Intelligent Design differs from Sudden Creationism on three closely related points. First, Intelligent Design accepts geologists' estimates for the age of the Earth (billions of years), while Sudden Creationism says the earth was created only 6,000 years ago. Second, Intelligent Design accepts evolutionary biologists' estimates of when the various species of life appeared and disappeared, according to the fossil record. Third, Intelligent Design accepts that aspect of Natural Selection commonly known as survival of the fittest.
Where Intelligent Design parts company from Sudden Creationism is where it begins to agree with Darwinian evolution. These agreements end rather quickly, though, and the remainder of this article attempts to clarify Intelligent Design's character by elaborating its distinctive features.
The Darwinian view of evolution is based on two premises. Variations occur in the genetic makeup of organisms, and through the process of Natural selection, the most fit of those variations survive while the others die out.
Intelligent Design accepts much of the Darwinian theory, but differs in one crucial aspect -- the role of God in causing the variations.
It accepts that fact that there has been evolution, i.e., species have changed and diverged over time from earlier forms of life to the forms which exist today. It accepts that there is speciation, the creation of more than one species out of a single species. It accepts the fossil record as an accurate representation of the history of the evolution of species, and accepts that analysis of the fossil record gives accurate and useful results. It accepts that there is a process of natural selection, and it accepts the scientific view of how it works. Once the variation has been caused due to deliberate acts of God, the survival or extinction? of a newly arisen species is believed to then be subject to natural selection.
In the scientific view, these variations are random and usually small. In the Intelligent Design viewpoint, these small, random variations exist but are not the explanation for speciation. Instead, speciation occurs when God steps in and causes the variation to occur.
Unlike Darwinian evolution, which says new species arise due to various random forces which Darwin did not attempt to explain but which modern science attributes to DNA transcription errors, chemicals, or radiation, Intelligent Design propenents argue that new species arise only (or chiefly) by an intelligent force, that is, God.
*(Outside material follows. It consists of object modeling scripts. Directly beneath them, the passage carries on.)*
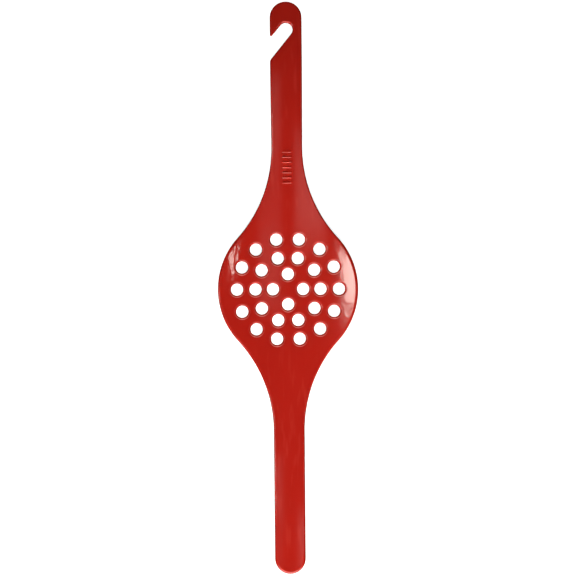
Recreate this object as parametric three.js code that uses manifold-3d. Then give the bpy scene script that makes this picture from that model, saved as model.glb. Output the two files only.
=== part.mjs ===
// Two-handled straining scoop, moulded in one piece of glossy red plastic.
//
// A shallow round bowl with rings of straining holes sits between two flat handles, so that the
// scoop can lie across a pot.  One handle ends in a slanted hanging slot, the other in a plain
// round end.  Units are millimetres.  The origin is the middle of the bowl's flat underside, +Y
// runs along the handles towards the hanging slot and +Z is the open side of the bowl.

import * as THREE from 'three';
import { LoftGeometry } from 'three/addons/geometries/LoftGeometry.js';
import { mergeVertices } from 'three/addons/utils/BufferGeometryUtils.js';
import Module from 'manifold-3d';

const wasm = await Module();
wasm.setup();

// ---- driving dimensions: outline seen from above ----
const HOOK_END = 191; // tip of the handle with the hanging slot
const PLAIN_END = 189; // tip of the other handle, on -Y
const BOWL_HALF_WIDTH = 46.7;
const BOWL_SIDE_RADIUS = 51.2; // arc of each side of the bowl
const FLARE_RADIUS = 90; // hollow arc from bowl to handle
const NECK_HALF_WIDTH = 10.3;
const HOOK_HALF_WIDTH = 10.6; // also the radius of that handle's round end
const PLAIN_HALF_WIDTH = 10.2;
const FULL_WIDTH_FROM = 145; // the handles taper up to this distance from the middle of the bowl

// ---- driving dimensions: height of the upper face ----
const FLOOR_HEIGHT = 2.1; // upper face at the middle of the bowl
const HANDLE_RISE = 12.5; // crest of each handle above the bowl's floor
const CREST = 165; // distance of that crest from the middle of the bowl
const DROOP_RADIUS = 420; // the handles bend down again past the crest
const CROSS_RADIUS = 118; // hollow curve across the bowl and the handles

// ---- driving dimensions: wall ----
const WALL = 2.4;
const HANDLE_CROWN = 1; // extra thickness along the middle of each handle
const CROWN_START = 50;
const CROWN_FULL = 110;
const EDGE_WIDTH = 1.2; // reach of the rounding along the outline, seen from above
const UPPER_EDGE_DROP = 1.9;
const LOWER_EDGE_DROP = 0.4;

// ---- driving dimensions: openings ----
const HOLE_RADIUS = 4;
const HOLE_RINGS = [
	{ radius: 10.1, count: 4 },
	{ radius: 21.7, count: 10 },
	{ radius: 34, count: 14 },
];
const SLOT_INSET = 18.7; // centre of the slot's round end below the handle's tip
const SLOT_HALF_WIDTH = 4.5;
const SLOT_ANGLE = THREE.MathUtils.degToRad( 231 ); // from the round end out through the -X edge
const BEAK_RADIUS = 0.9;
const MOUTH_RADIUS = 3;

// ---- driving dimensions: thumb ribs on the hook handle's neck ----
const RIB_COUNT = 7;
const RIB_START = 71;
const RIB_PITCH = 3.4;
const RIB_LENGTH = 6.4;
const RIB_WIDTH = 1.3;
const RIB_HEIGHT = 0.35;
const RIB_ROOT = 0.8;

// ---- fineness of the faceted solid ----
const ACROSS = 12;
const EDGE_STEPS = 2;
const CAP_STEPS = 6;
const STRAIGHT_STEPS = 4;
const TAPER_STEPS = 6;
const FLARE_STEPS = 9;
const BOWL_STEPS = 16;
const HOLE_SIDES = 24;
const SLOT_STEPS = 10; // in each of the slot's arcs
const MERGE_DISTANCE = 1e-4;
const CUT_HEIGHT = 40; // taller than the scoop

// ---- outline ----
const bowlArcX = BOWL_HALF_WIDTH - BOWL_SIDE_RADIUS;
const flareX = NECK_HALF_WIDTH + FLARE_RADIUS;
const flareY = Math.sqrt( ( BOWL_SIDE_RADIUS + FLARE_RADIUS ) ** 2 - ( flareX - bowlArcX ) ** 2 );
const joinY = flareY * BOWL_SIDE_RADIUS / ( BOWL_SIDE_RADIUS + FLARE_RADIUS );
const joinAngle = Math.asin( joinY / BOWL_SIDE_RADIUS );

const { clamp, lerp, smoothstep } = THREE.MathUtils;

function endOf( y ) {

	return y > 0
		? { radius: HOOK_HALF_WIDTH, start: HOOK_END - HOOK_HALF_WIDTH }
		: { radius: PLAIN_HALF_WIDTH, start: PLAIN_END - PLAIN_HALF_WIDTH };

}

function halfWidth( y ) {

	const along = Math.abs( y );
	const end = endOf( y );
	if ( along < joinY ) return bowlArcX + Math.sqrt( BOWL_SIDE_RADIUS ** 2 - along ** 2 );
	if ( along < flareY ) return flareX - Math.sqrt( FLARE_RADIUS ** 2 - ( flareY - along ) ** 2 );
	return lerp( NECK_HALF_WIDTH, end.radius, clamp( ( along - flareY ) / ( FULL_WIDTH_FROM - flareY ), 0, 1 ) );

}

// Distance from the handle's centre line, or from the centre of its round end past that.
function offCentre( x, y ) {

	return Math.hypot( x, Math.max( 0, Math.abs( y ) - endOf( y ).start ) );

}

// ---- upper and lower face ----
function centreHeight( y ) {

	const along = Math.abs( y );
	const rise = HANDLE_RISE * smoothstep( along, 0, CREST );
	const droop = Math.max( 0, along - CREST ) ** 2 / ( 2 * DROOP_RADIUS );
	return FLOOR_HEIGHT + rise - droop;

}

function topHeight( x, y ) {

	return centreHeight( y ) + offCentre( x, y ) ** 2 / ( 2 * CROSS_RADIUS );

}

function wallThickness( x, y ) {

	const crown = HANDLE_CROWN * smoothstep( Math.abs( y ), CROWN_START, CROWN_FULL );
	return WALL + crown * ( 1 - ( offCentre( x, y ) / halfWidth( y ) ) ** 2 );

}

// The lower face keeps its distance square to the upper one, and is flat where the scoop stands.
function bottomHeight( x, y ) {

	const step = 0.01;
	const slopeX = ( topHeight( x + step, y ) - topHeight( x - step, y ) ) / ( 2 * step );
	const slopeY = ( topHeight( x, y + step ) - topHeight( x, y - step ) ) / ( 2 * step );
	return Math.max( 0, topHeight( x, y ) - wallThickness( x, y ) * Math.hypot( 1, slopeX, slopeY ) );

}

// ---- solids ----
function solidFrom( geometry ) {

	const bare = new THREE.BufferGeometry();
	bare.setAttribute( 'position', geometry.getAttribute( 'position' ) );
	bare.setIndex( geometry.getIndex() );
	const merged = mergeVertices( bare, MERGE_DISTANCE );
	const corners = merged.getIndex().array;
	const triangles = [];
	for ( let i = 0; i < corners.length; i += 3 ) {

		const [ a, b, c ] = corners.slice( i, i + 3 );
		if ( a !== b && b !== c && c !== a ) triangles.push( a, b, c );

	}

	return new wasm.Manifold( new wasm.Mesh( {
		numProp: 3,
		vertProperties: new Float32Array( merged.getAttribute( 'position' ).array ),
		triVerts: new Uint32Array( triangles ),
	} ) );

}

function geometryFrom( solid ) {

	const { numProp, vertProperties, triVerts } = solid.getMesh();
	const geometry = new THREE.BufferGeometry();
	geometry.setAttribute( 'position', new THREE.BufferAttribute( new Float32Array( vertProperties ), numProp ) );
	geometry.setIndex( new THREE.BufferAttribute( new Uint32Array( triVerts ), 1 ) );
	geometry.computeVertexNormals();
	return geometry;

}

// Points of the outline's +X side from tip to tip, set in by the width of the edge's rounding, each
// with the direction that faces out of the outline there.
function insetSide() {

	const arc = ( x, y, radius, from, to, steps, facing ) =>
		Array.from( { length: steps + 1 }, ( _, k ) => {

			const angle = lerp( from, to, k / steps );
			const inset = radius - facing * EDGE_WIDTH;
			const spoke = new THREE.Vector2( Math.cos( angle ), Math.sin( angle ) );
			const point = new THREE.Vector2( x, y ).addScaledVector( spoke, inset );
			return { point, out: spoke.multiplyScalar( facing ) };

		} );
	const line = ( from, to, steps ) =>
		Array.from( { length: steps - 1 }, ( _, k ) => ( {
			point: from.clone().lerp( to, ( k + 1 ) / steps ),
			out: new THREE.Vector2( 1, 0 ),
		} ) );
	const handle = ( cap, side, flare ) => { // from the round end to the hollow arc

		const knee = new THREE.Vector2( cap.point.x, side * FULL_WIDTH_FROM );
		const straight = line( cap.point, knee, STRAIGHT_STEPS );
		const taper = line( knee, flare.point, TAPER_STEPS );
		return [ ...straight, { point: knee, out: cap.out }, ...taper ];

	};

	const half = Math.PI / 2;
	const hook = endOf( 1 );
	const plain = endOf( - 1 );
	const plainCap = arc( 0, - plain.start, plain.radius, - half, 0, CAP_STEPS, 1 );
	const plainFlare = arc( flareX, - flareY, FLARE_RADIUS, Math.PI, Math.PI - joinAngle, FLARE_STEPS, - 1 );
	const bowl = arc( bowlArcX, 0, BOWL_SIDE_RADIUS, - joinAngle, joinAngle, BOWL_STEPS, 1 );
	const hookFlare = arc( flareX, flareY, FLARE_RADIUS, Math.PI + joinAngle, Math.PI, FLARE_STEPS, - 1 );
	const hookCap = arc( 0, hook.start, hook.radius, 0, half, CAP_STEPS, 1 );
	return [
		...plainCap,
		...handle( plainCap.at( - 1 ), - 1, plainFlare[ 0 ] ),
		...plainFlare.slice( 0, - 1 ),
		...bowl,
		...hookFlare.slice( 1 ),
		...handle( hookCap[ 0 ], 1, hookFlare.at( - 1 ) ).reverse(),
		...hookCap,
	];

}

// One closed ring round the wall: upper face, +X edge, lower face, -X edge.
function wallSection( { point, out } ) {

	const section = [];
	const add = ( x, y, z ) => section.push( new THREE.Vector3( x, y, z ) );
	const acrossX = ( i ) => point.x * ( 2 * i / ACROSS - 1 );
	const edge = ( side, isTop, k ) => {

		const turn = k / EDGE_STEPS * Math.PI / 2;
		const reach = EDGE_WIDTH * Math.sin( turn );
		const drop = ( isTop ? UPPER_EDGE_DROP : LOWER_EDGE_DROP ) * ( 1 - Math.cos( turn ) );
		const x = side * ( point.x + out.x * reach );
		const y = point.y + out.y * reach;
		add( x, y, isTop ? topHeight( x, y ) - drop : bottomHeight( x, y ) + drop );

	};

	for ( let i = 0; i <= ACROSS; i ++ ) add( acrossX( i ), point.y, topHeight( acrossX( i ), point.y ) );
	for ( let k = 1; k <= EDGE_STEPS; k ++ ) edge( 1, true, k );
	for ( let k = EDGE_STEPS; k >= 1; k -- ) edge( 1, false, k );
	for ( let i = ACROSS; i >= 0; i -- ) add( acrossX( i ), point.y, bottomHeight( acrossX( i ), point.y ) );
	for ( let k = 1; k <= EDGE_STEPS; k ++ ) edge( - 1, false, k );
	for ( let k = EDGE_STEPS; k >= 1; k -- ) edge( - 1, true, k );
	return section;

}

function plate() {

	return solidFrom( new LoftGeometry( insetSide().map( wallSection ) ) );

}

function strainingHoles() {

	const holes = HOLE_RINGS.flatMap( ( { radius, count } ) =>
		Array.from( { length: count }, ( _, k ) => {

			const angle = 2 * Math.PI * k / count;
			const cutter = new THREE.CylinderGeometry( HOLE_RADIUS, HOLE_RADIUS, CUT_HEIGHT, HOLE_SIDES );
			cutter.rotateX( Math.PI / 2 );
			cutter.translate( radius * Math.cos( angle ), radius * Math.sin( angle ), 0 );
			return solidFrom( cutter );

		} ) );
	return wasm.Manifold.union( holes );

}

// A straight slot with one round end.  Both corners of its mouth are rounded into the handle's edge.
function hangingSlot() {

	const centre = new THREE.Vector2( 0, HOOK_END - SLOT_INSET );
	const across = new THREE.Vector2( Math.sin( SLOT_ANGLE ), - Math.cos( SLOT_ANGLE ) );
	const acrossAngle = across.angle();
	const edgeX = - HOOK_HALF_WIDTH;
	const outside = edgeX - SLOT_HALF_WIDTH;
	const cornerCentre = ( radius, side ) => {

		const x = edgeX + radius;
		return new THREE.Vector2( x, centre.y + ( side * ( SLOT_HALF_WIDTH + radius ) - x * across.x ) / across.y );

	};

	const beak = cornerCentre( BEAK_RADIUS, 1 );
	const mouth = cornerCentre( MOUTH_RADIUS, - 1 );
	const outline = new THREE.Shape();
	outline.absarc( centre.x, centre.y, SLOT_HALF_WIDTH, acrossAngle - Math.PI, acrossAngle, false );
	outline.absarc( beak.x, beak.y, BEAK_RADIUS, acrossAngle - Math.PI, - Math.PI, true );
	outline.lineTo( outside, beak.y );
	outline.lineTo( outside, mouth.y );
	outline.absarc( mouth.x, mouth.y, MOUTH_RADIUS, Math.PI, acrossAngle, true );
	return solidFrom( new THREE.ExtrudeGeometry( outline, {
		depth: CUT_HEIGHT,
		bevelEnabled: false,
		curveSegments: SLOT_STEPS,
	} ) );

}

function thumbRibs() {

	const ribs = Array.from( { length: RIB_COUNT }, ( _, k ) => {

		const y = RIB_START + k * RIB_PITCH;
		const rib = new THREE.BoxGeometry( RIB_LENGTH, RIB_WIDTH, RIB_HEIGHT + RIB_ROOT );
		rib.translate( 0, y, topHeight( 0, y ) + ( RIB_HEIGHT - RIB_ROOT ) / 2 );
		return solidFrom( rib );

	} );
	return wasm.Manifold.union( ribs );

}

// ---- the one moulded piece ----
const redPlastic = new THREE.MeshStandardMaterial( { color: 0xb42014, roughness: 0.12, metalness: 0 } );

function strainerBody() {

	const solid = plate().subtract( strainingHoles() ).subtract( hangingSlot() ).add( thumbRibs() );
	const mesh = new THREE.Mesh( geometryFrom( solid ), redPlastic );
	mesh.name = 'strainer_body';
	return mesh;

}

const strainer = new THREE.Group();
strainer.add( strainerBody() );

export default strainer;
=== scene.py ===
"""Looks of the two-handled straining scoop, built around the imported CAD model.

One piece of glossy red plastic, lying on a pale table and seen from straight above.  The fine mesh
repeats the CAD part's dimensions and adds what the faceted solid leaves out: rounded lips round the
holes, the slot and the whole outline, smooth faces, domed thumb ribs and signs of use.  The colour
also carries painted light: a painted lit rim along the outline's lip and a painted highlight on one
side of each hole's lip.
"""

import math
import bpy
import numpy as np
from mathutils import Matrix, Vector
from mathutils.geometry import delaunay_2d_cdt
from mathutils.kdtree import KDTree


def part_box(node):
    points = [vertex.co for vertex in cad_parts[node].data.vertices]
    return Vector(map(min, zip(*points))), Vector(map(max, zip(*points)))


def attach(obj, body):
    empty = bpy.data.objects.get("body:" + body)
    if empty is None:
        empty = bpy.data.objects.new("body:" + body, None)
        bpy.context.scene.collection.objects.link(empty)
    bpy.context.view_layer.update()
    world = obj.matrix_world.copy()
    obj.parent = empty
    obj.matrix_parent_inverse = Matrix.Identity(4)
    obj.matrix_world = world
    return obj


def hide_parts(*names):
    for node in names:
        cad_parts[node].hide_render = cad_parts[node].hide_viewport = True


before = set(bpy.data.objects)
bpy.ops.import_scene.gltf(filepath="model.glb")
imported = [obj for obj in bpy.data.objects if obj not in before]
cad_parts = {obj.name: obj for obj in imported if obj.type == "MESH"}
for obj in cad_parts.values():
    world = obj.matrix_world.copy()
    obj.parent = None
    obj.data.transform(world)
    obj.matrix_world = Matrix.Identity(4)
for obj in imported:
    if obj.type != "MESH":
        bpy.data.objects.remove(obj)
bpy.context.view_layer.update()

NODE = "strainer_body"
low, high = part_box(NODE)

MM = 0.001

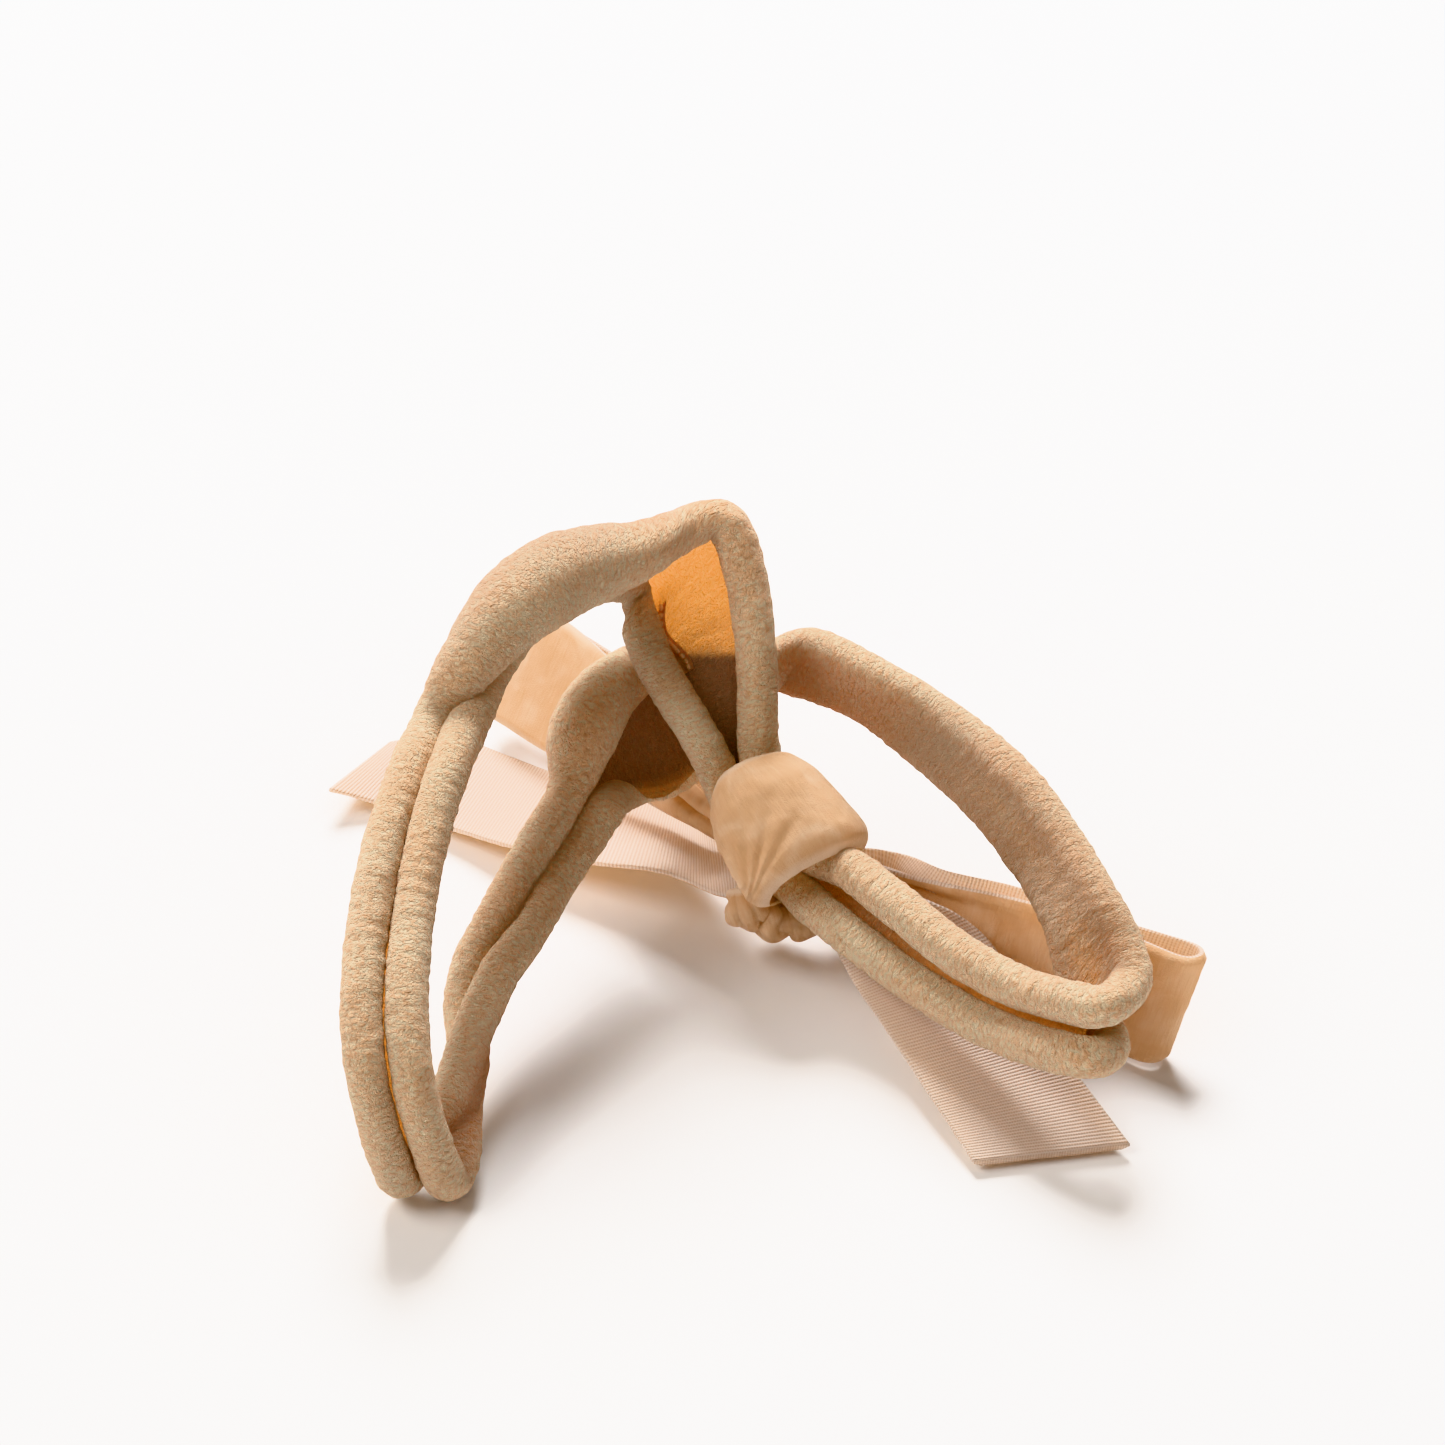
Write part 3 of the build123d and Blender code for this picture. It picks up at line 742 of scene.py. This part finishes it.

They point to complex biological structures such as the eye, the existence of mitochondria, etc., saying that such structures could not have possibly have developed due purely to random chance. Symbiotic relationships, such as plants who can only be pollinated by a specific species of insect, which in turn can only reproduce by using the plant, could not have arisen -- a typical chicken-and-egg problem. It is argued that these kinds of biological features are by their very nature too interdependent to come into existence independently, (through a random process) and then become as intricately intertwined.
Adherents of Intelligent Design consider their idea that God causes speciation as a viable scientific hypothesis. Most scientists consider it unscientific, because it is not falsifiable and so merely a philosophical or religious idea outside the realm of science. Scientists, in general, use a significantly different definition of speciation than the Intelligent Design adherents, causing further conflict.